Preview & Chat: The Miami Heat

Kurt —  January 11, 2009

Records: Lakers 29-6 (1st in the West) Heat 19-16 (6th in the East)
Offensive ratings: Lakers 112.8 (2nd in league) Heat 105.6 (in league)
Defensive ratings: Lakers 103.0 (4th in league) Heat 105.6 (11th in league)
Projected Starting Lineups: Lakers: Derek Fisher, Kobe Bryant, Vladimir Radmanovic, Pau Gasol, Andrew Bynum
Heat Mario Chalmers, D-Wade, Shawn Marion, Udonis Haslem, Joel Anthony

Lakers notes: One man’s injury is another man’s opportunity. The question is what you do with it.

Vladimir Radmanovic is not taking advantage of his. Here is what I think is the defining moment of Radman’s recent play: Less than one minute left in the Pacers game, Los Angeles had a three-point lead but Indiana had the ball. Defensive priority is simple — don’t give up a three. But when Travis Diener drove baseline on the right side of the floor, Vladimir Radmanovic on the left wing sagged down off hot-shooting Mike Dunleavy to the free throw line. Dunleavy got a wide-open look at a three, buried the shot and tied the game.

What Radmanovic is supposed to bring is shooting, but that has been spotty. In the last 10 games he is scoring 4.8 points per game, shooting 43%, and a pedestrian 33% from three. Luke Walton is missed, which is saying something.

The guy who is taking advantage of his minutes is Josh Powell. He is coming off the bench and providing solid minutes — rebounds when they are needed, shooting 50% in the last 10 games and added10 points against the Pacers. This is a quality role player, a professional, and rather than sulk because he was buried on a deep team he bided his time and has stepped up when asked. That matters.

Powell gets more time tonight, no Odom again.

The Heat Coming In: First things first — I like what I’ve seen out of Erik Spoelstra. This is a talented but small roster, and he has the team playing to its strengths. There are a lot of teams that are smaller than the Lakers, but the Heat have been the only team whose coach had the guts to front the Lakers bigs and try to force turnovers. Other games I’ve seen smart, gutsy calls from him. The Heat may have found something here.

In the last 10 games has been Wade, 31 points per contest and getting to the line 10 times a game. The book on him has never changed — force him to be a jump shooter, especially from deep, he is shooting just 17.9% from three in his last 10 — but keeping him from getting into the paint is next to impossible. He has one of the best first steps — and maybe the best last step — in the league.

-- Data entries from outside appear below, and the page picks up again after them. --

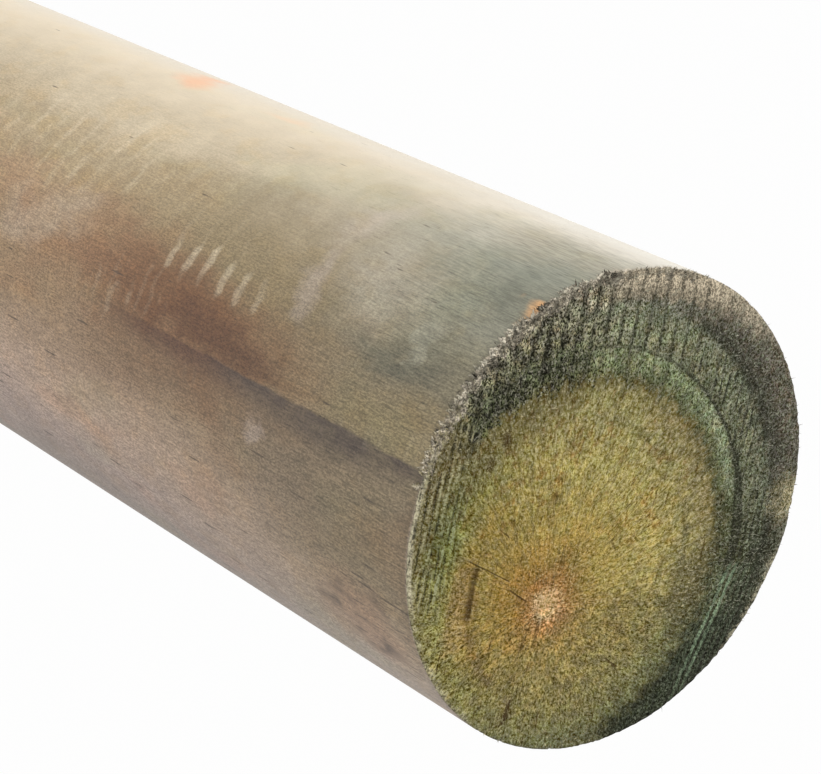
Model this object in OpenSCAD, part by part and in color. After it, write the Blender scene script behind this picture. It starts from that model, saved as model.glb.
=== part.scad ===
// Round wooden post: one length of softwood, machined to a true round and sawn
// square across the grain at both ends. It stands upright, with +Z up the grain
// and the middle of the foot at the origin.

/* [Post] */
// Diameter of the machined round
post_d = 100; // [50:5:200]
// Length from the foot to the top
post_l = 1800; // [900:100:3600]

/* [Finish] */
// Colour of the treated timber
timber_colour = "darkkhaki"; // [darkkhaki, tan, olivedrab, silver]

/* [Hidden] */
// Facets round the post when it is previewed
round_fn = 96;

// The whole post is one piece of one trunk, so it is one solid
module post() {
    color(timber_colour)
        cylinder(d = post_d, h = post_l, $fn = round_fn);
}

post();
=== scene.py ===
import math
import random
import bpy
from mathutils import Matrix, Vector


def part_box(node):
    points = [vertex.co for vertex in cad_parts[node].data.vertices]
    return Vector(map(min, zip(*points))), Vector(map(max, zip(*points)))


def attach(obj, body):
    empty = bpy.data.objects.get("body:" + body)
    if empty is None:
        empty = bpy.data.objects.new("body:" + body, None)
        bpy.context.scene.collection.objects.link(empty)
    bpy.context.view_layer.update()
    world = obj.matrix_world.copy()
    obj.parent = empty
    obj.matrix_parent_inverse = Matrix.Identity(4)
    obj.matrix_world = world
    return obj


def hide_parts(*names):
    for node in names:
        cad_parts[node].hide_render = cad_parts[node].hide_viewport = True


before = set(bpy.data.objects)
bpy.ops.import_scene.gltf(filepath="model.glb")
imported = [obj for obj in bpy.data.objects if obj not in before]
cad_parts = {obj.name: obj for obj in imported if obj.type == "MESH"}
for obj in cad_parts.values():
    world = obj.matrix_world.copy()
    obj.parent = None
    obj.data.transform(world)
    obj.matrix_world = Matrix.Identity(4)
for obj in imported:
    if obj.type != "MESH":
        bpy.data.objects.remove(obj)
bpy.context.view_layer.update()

from types import SimpleNamespace

import bmesh
import bpy
from mathutils import Matrix, Vector, noise

mm = 0.001
low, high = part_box("post")
radius = (high.x - low.x) / 2 / mm  # the timber is modelled in millimetres, then scaled and turned
height = high.z / mm
turn = 111.1  # degrees from the timber's own frame to the part's frame
pith = Vector((-12.4, -19.4))  # heart of the tree in the sawn end
drift = Vector((0.091, 0.215))  # how far a growth ring's centre moves for each mm of its radius


class Value:
    def __init__(self, shader, socket):
        self.shader, self.socket = shader, socket

    def __add__(self, other):
        return self.shader.maths("ADD", self, other)

    def __radd__(self, other):
        return self.shader.maths("ADD", other, self)

    def __sub__(self, other):
        return self.shader.maths("SUBTRACT", self, other)

    def __rsub__(self, other):
        return self.shader.maths("SUBTRACT", other, self)

    def __mul__(self, other):
        return self.shader.maths("MULTIPLY", self, other)

    def __rmul__(self, other):
        return self.shader.maths("MULTIPLY", other, self)

    def __truediv__(self, other):
        return self.shader.maths("DIVIDE", self, other)

    def __abs__(self):
        return self.shader.maths("ABSOLUTE", self)

    # a noise between 0 and 1 as a shift to either side, that far from end to end
    def sway(self, size):
        return (self - 0.5) * size


class Shader:
    def __init__(self, owner):
        owner.use_nodes = True
        self.owner, self.tree = owner, owner.node_tree
        self.tree.nodes.clear()

    def node(self, kind, settings=None, sockets=None, output=0):
        made = self.tree.nodes.new("ShaderNode" + kind)
        for name, setting in (settings or {}).items():
            if name == "stops":
                self.setStops(made.color_ramp, setting)
            else:
                setattr(made, name, setting)
        for name, given in (sockets or {}).items():
            if isinstance(given, Value):
                self.tree.links.new(given.socket, made.inputs[name])
            else:
                made.inputs[name].default_value = given
        if output == "all":
            return [Value(self, socket) for socket in made.outputs]
        return Value(self, made.outputs[output]) if len(made.outputs) else None

    def setStops(self, ramp, stops):
        while len(ramp.elements) < len(stops):
            ramp.elements.new(0.5)
        for element, (place, colour) in zip(ramp.elements, stops):
            element.position = place
            element.color = (*colour, 1)

    def maths(self, operation, *given):
        return self.node("Math", {"operation": operation}, dict(enumerate(given)))

    def mix(self, factor, first, second, blend="MIX"):
        first, second = [c if isinstance(c, Value) else (*c, 1) for c in (first, second)]
        settings = {"data_type": "RGBA", "blend_type": blend}
        return self.node("Mix", settings, {0: factor, 6: first, 7: second}, 2)

    def shade(self, colour, level):
        return self.node("VectorMath", {"operation": "SCALE"}, {0: colour, 3: level})

    def tint(self, colour, factor, by):
        return self.mix(factor, colour, self.mix(1.0, colour, by, "MULTIPLY"))

    def blend(self, factor, first, second):
        return self.node("Mix", {"data_type": "FLOAT"}, {0: factor, 2: first, 3: second})

    def largest(self, first, *others):
        for other in others:
            first = self.maths("MAXIMUM", first, other)
        return first

    def ramp(self, value, start, end, low=0.0, high=1.0):
        sockets = {"Value": value, "From Min": start, "From Max": end, "To Min": low, "To Max": high}
        return self.node("MapRange", {"interpolation_type": "SMOOTHSTEP"}, sockets)

    def band(self, value, centre, half, soft):
        return self.ramp(abs(value - centre), half + soft, half)

    def between(self, value, start, end, soft):
        return self.ramp(value, start - soft, start + soft) * self.ramp(value, end + soft, end - soft)

    def palette(self, value, stops):
        reach = stops[-1][0]
        placed = [(place / reach, colour) for place, colour in stops]
        return self.node("ValToRGB", {"stops": placed}, {0: value / reach})

    def stretched(self, place, scale):
        return self.node("VectorMath", {"operation": "MULTIPLY"}, {0: place, 1: scale})

    def noise(self, place, scale, detail, roughness, output=0):
        sockets = {"Vector": place, "Scale": scale, "Detail": detail, "Roughness": roughness}
        return self.node("TexNoise", {}, sockets, output)

    # three unlike noises from one node
    def fields(self, *settings):
        return self.node("SeparateXYZ", {}, {0: self.noise(*settings, 1)}, "all")

    def attribute(self, name):
        return self.node("Attribute", {"attribute_name": name}, {}, 2)

    # how far a place is from a stretched spot, in that spot's own half widths
    def spot(self, place, u, v, wide, long, tilt=0.0):
        turned = Matrix.Rotation(math.radians(-tilt), 3, "Z")
        across, along = turned[0] / wide, turned[1] / long
        if tilt:
            rows = [self.node("VectorMath", {"operation": "DOT_PRODUCT"}, {0: place, 1: row}, 1)
                    for row in (across, along)]
            local = self.node("CombineXYZ", {}, {0: rows[0], 1: rows[1]})
        else:
            local = self.stretched(place, (1 / wide, 1 / long, 0))
        centre = Vector((u, v, 0))
        sockets = {0: local, 1: (across.dot(centre), along.dot(centre), 0)}
        return self.node("VectorMath", {"operation": "DISTANCE"}, sockets, 1)

    # Object coordinates in the timber's own frame, in mm
    def timberPlace(self):
        place = self.node("TexCoord", {}, {}, 3)
        sockets = {"Vector": place, "Scale": (1 / mm,) * 3, "Rotation": (0, 0, math.radians(-turn))}
        place = self.node("Mapping", {}, sockets)
        return place, *self.node("SeparateXYZ", {}, {0: place}, "all")

    def finish(self, colour, rough, relief, specular):
        normal = self.node("Bump", {}, {"Height": relief, "Distance": mm, "Strength": 1.0})
        sockets = {"Base Color": colour, "Roughness": rough, "Normal": normal}
        sockets["Specular IOR Level"] = specular
        surface = self.node("BsdfPrincipled", {}, sockets)
        self.node("OutputMaterial", {}, {"Surface": surface})
        return self.owner

    # 1 for what the camera sees, straight or by way of a mirror or glass
    def seen(self):
        rays = ("Is Camera Ray", "Is Glossy Ray", "Is Transmission Ray")
        return self.largest(*[self.node("LightPath", {}, {}, ray) for ray in rays])


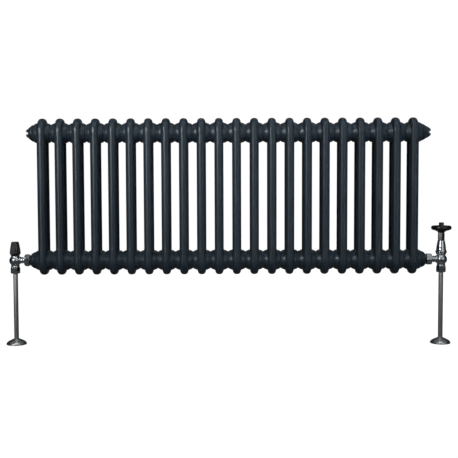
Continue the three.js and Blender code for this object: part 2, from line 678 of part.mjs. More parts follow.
/** The pieces that the two valves have in common, and the pipe below them. */
function placeShared(group, valve, hand, unionTurn) {
  place(group, `${valve}_body`, valveBody(), chrome);
  place(group, `${valve}_compression_nut`, compressionNut(), chrome).rotation.z = NEXT_FLAT;
  place(group, `${valve}_olive`, olive(), brass);
  place(group, `${valve}_tail`, tail(), chrome);
  place(group, `${valve}_union_nut`, unionNut(), chrome).rotation.x = unionTurn;
  place(group, `${valve}_disc`, disc(), rubber);
  place(group, `${hand}_pipe`, pipe(), copper);
  place(group, `${hand}_pipe_sleeve`, sleeve(), chrome);
  place(group, `${hand}_floor_plate`, floorPlate(), chrome);
}

const lockshield = valveAt(-1);
placeShared(lockshield, 'lockshield', 'left', NEXT_FLAT);
place(lockshield, 'lockshield_headwork', lockHeadwork(), brass);
place(lockshield, 'lockshield_gland_nut', lockGlandNut(), brass);
place(lockshield, 'lockshield_spindle', lockSpindle(), brass);
place(lockshield, 'lockshield_cap', lockCap(), blackPlastic);

const wheelValve = valveAt(1);
placeShared(wheelValve, 'wheel_valve', 'right', 0);
place(wheelValve, 'wheel_valve_headwork', wheelHeadwork(), chrome);
place(wheelValve, 'wheel_valve_packing', packing(), rubber);
place(wheelValve, 'wheel_valve_shroud', shroud(), chrome);
place(wheelValve, 'wheel_valve_gland_nut', glandNut(), darkChrome);
place(wheelValve, 'wheel_valve_spindle', wheelSpindle(), brass);
place(wheelValve, 'wheel_valve_wheel', wheel(), blackPlastic);
place(wheelValve, 'wheel_valve_finial_nut', finialNut(), darkChrome).rotation.z = NEXT_FLAT;

export default radiator;
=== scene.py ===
"""A two-column steel radiator with a lockshield valve and a wheelhead valve, drawn around its frame."""

import math

import bmesh
import bpy
import numpy as np
from mathutils import Matrix, Vector


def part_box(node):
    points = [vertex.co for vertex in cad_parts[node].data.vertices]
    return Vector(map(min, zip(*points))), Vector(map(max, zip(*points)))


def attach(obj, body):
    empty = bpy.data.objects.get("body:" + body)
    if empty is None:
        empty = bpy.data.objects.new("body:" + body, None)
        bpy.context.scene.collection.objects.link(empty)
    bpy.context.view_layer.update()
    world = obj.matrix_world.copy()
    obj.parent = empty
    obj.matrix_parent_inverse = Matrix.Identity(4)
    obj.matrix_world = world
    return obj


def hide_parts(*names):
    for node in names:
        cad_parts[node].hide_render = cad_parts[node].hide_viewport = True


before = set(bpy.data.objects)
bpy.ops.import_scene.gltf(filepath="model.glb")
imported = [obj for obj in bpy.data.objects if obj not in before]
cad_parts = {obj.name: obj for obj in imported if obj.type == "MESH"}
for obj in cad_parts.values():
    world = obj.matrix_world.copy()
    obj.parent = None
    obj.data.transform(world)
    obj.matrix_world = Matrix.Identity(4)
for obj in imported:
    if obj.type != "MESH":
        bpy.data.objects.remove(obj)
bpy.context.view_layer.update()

MM = 0.001
SAME_POINT = 0.001  # points closer than this, in millimetres, are one
RADIATOR, WHEEL, CAP = "radiator", "wheel", "cap"  # the moving bodies most pieces ride on


# ---------- places taken from the frame ----------

def centre(node):
    """The middle of a CAD node's box, in millimetres."""
    low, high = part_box(node)
    return np.array((low + high) / 2) / MM


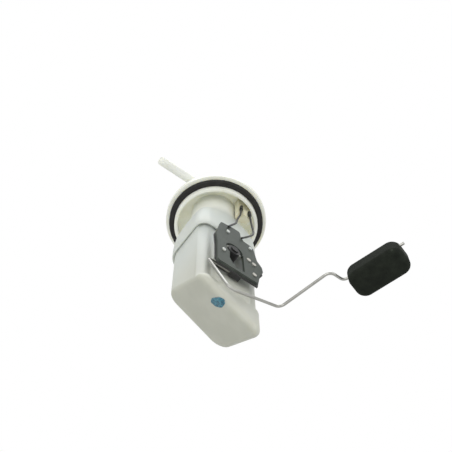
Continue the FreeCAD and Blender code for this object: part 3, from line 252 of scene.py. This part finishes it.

Marion continues to play well, and the Heat have a find in Mario Chalmers. The one other guy to keep an eye on is Daequan Cook coming off the bench, he is second on the team in scoring in the last 10 games and last meeting with the Lakers he was +14 and was a force off the bench. The Lakers need to keep an eye on him.

Last time they met: The Heat slowed the game down, fronted the Lakers bigs (which caused huge problems because of poor ball rotation and led to 21 Laker turnovers) and that Wade guy dropped 35 as the Lakers lost 89-87. The Lakers also shot 52.6% from the free throw line in that game, which didn’t help.

Keys To The Game: Basketball and life is so much about correcting your mistakes. Lincoln trusted McClellan to do that during the Civil War and it cost the country tens of thousands of lives and years of war. Hopefully, that’s not the example the Lakers follow.

First, the Lakers must get the bigs involved — nobody is taller than 6-9 on the Heat front line. In the post Pau and Drew can dominate. If and when the Heat front the Lakers bigs in the post, the weak-side post must flash to the free throw line and create a high-low game that can expose the Heat (with Pau and the ball at the free throw line he can lob to Drew, attack the rim or just bury the jumper).

They cannot turn the ball over. The Heat are third in the league in forcing turnovers, they are aggressive and jump passing lanes. They are long, too. As the Pacers did to the Lakers, you can make them pay for that with ball and player movement on offense, but in the end you can’t cough it up.

Hit your free throws. While you’re at it, try not to foul too much, either.

Phil Jackson has hinted the Lakers may go with some zone tonight, an effort to pack it in a little and make sure Wade doesn’t beat them with lay-ups. That would be interesting.

Where you can watch: 6:30 start with Fox Sports and League Pass nationally.